I will not attempt to make a short summary of the different attack techniques (including two side-channel power analysis attacks) combined to achieve the extraction of the key. What I found interesting was the choice to attack the AES-CBC used in the authentication portion of CCM, as they can flash firmware which will be run through the verification, and thus they control the cipher text which the AES-CBC is being computed over. When they recover the key via this, that’s the same key as used for the CTR encryption portion of CCM. (As a reminder, AES-CCM uses the same symmetric key for AES-CTR to provide confidentiality and AES-CBC to provide integrity by producing an authentication tag.)

What did the manufacturer do right?

As someone who has done many reports of vulnerabilities, both privately for manufacturers and some published, I feel like we all-to-often focus only on what was “wrong,” at the expense of acknowledging some things that were done right. Let’s look at what was done well to secure this device:

  • Use of authenticated cryptography - symmetric AES-CCM
  • The SPI flash has encrypted/authenticated images on it
    • This means that the attacker could not successfully perform a simple binary patch of firmware.
  • Although this was probably not done for a security reason, a Harvard architecture processors was used, which made exploiting vulnerabilities more difficult as code can’t be executed from memory, forcing an attacker to use a technique like ROP.
  • The debug fuses in the SoC were set
    • This forced the attackers to do a side-channel attack to get the keys needed to be able to get their code into the SoC and thwarted JTAG debugging and memory dumps.
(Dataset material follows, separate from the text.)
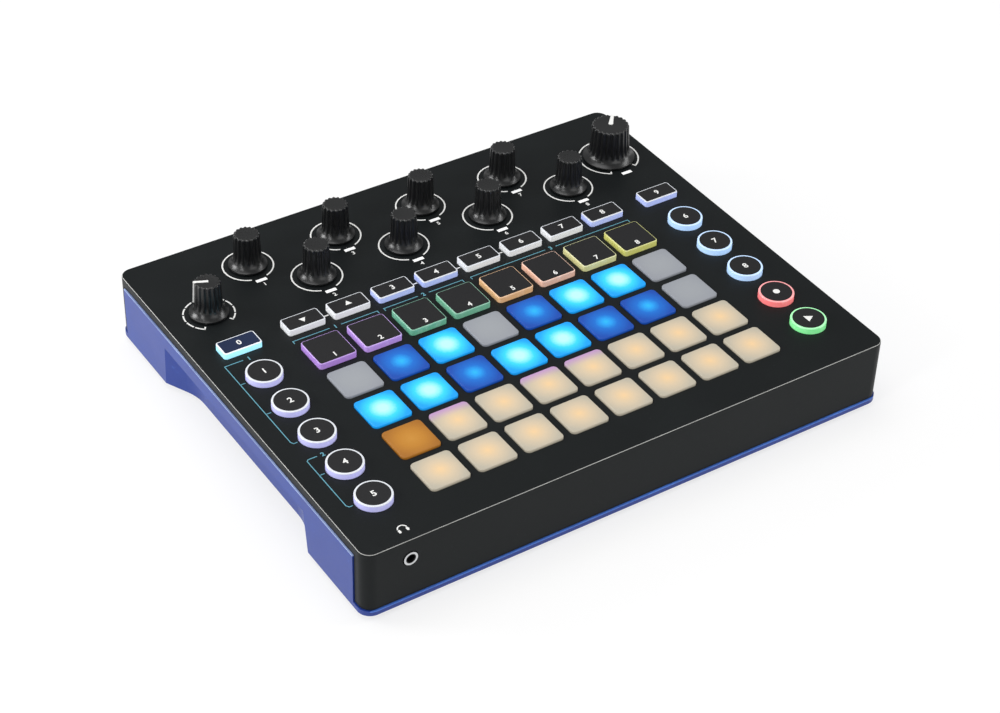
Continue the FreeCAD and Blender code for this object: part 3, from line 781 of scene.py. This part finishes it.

Even with these things done “right” – including some items that I see overlooked in many devices on the market – it wasn’t enough to stop a determined attacker. I would argue, however, that doing these things significantly raised the level of effort needed to attack the system.

My two cents on the research

I think this is excellent work, and I’d love to see some parts of their tools published so they can be reused by the security community – specifically (a) the Python code they wrote for handling the ZLL protocol (similar to the Scapy code used with KillerBee) and (b) the integration of the CC2531 transmit/receive code into KillerBee, so that other people can leverage that hardware (in addition to the devices supported today such as the RZUSBSTICK and ApiMote) in a common platform.

I saw only one minor potential flaw in the write-up version I read, which said on Page 5 that “For this encryption, a secret “Master ZLL key” is used. This key is shared by and stored on all ZLL certified products. It is not specified in the standard and is only provided to ZigBee alliance members that are developing ZLL certified products. Unsurprisingly this master key was leaked in 2015 and can be found on-line [10]”. I think it’s important to note that the key referenced in the cited work is included in some ZigBee standards, the distribution of those documents is not limited to only ZigBee alliance members (so it wasn’t leaked as much as “republished” in the cited work).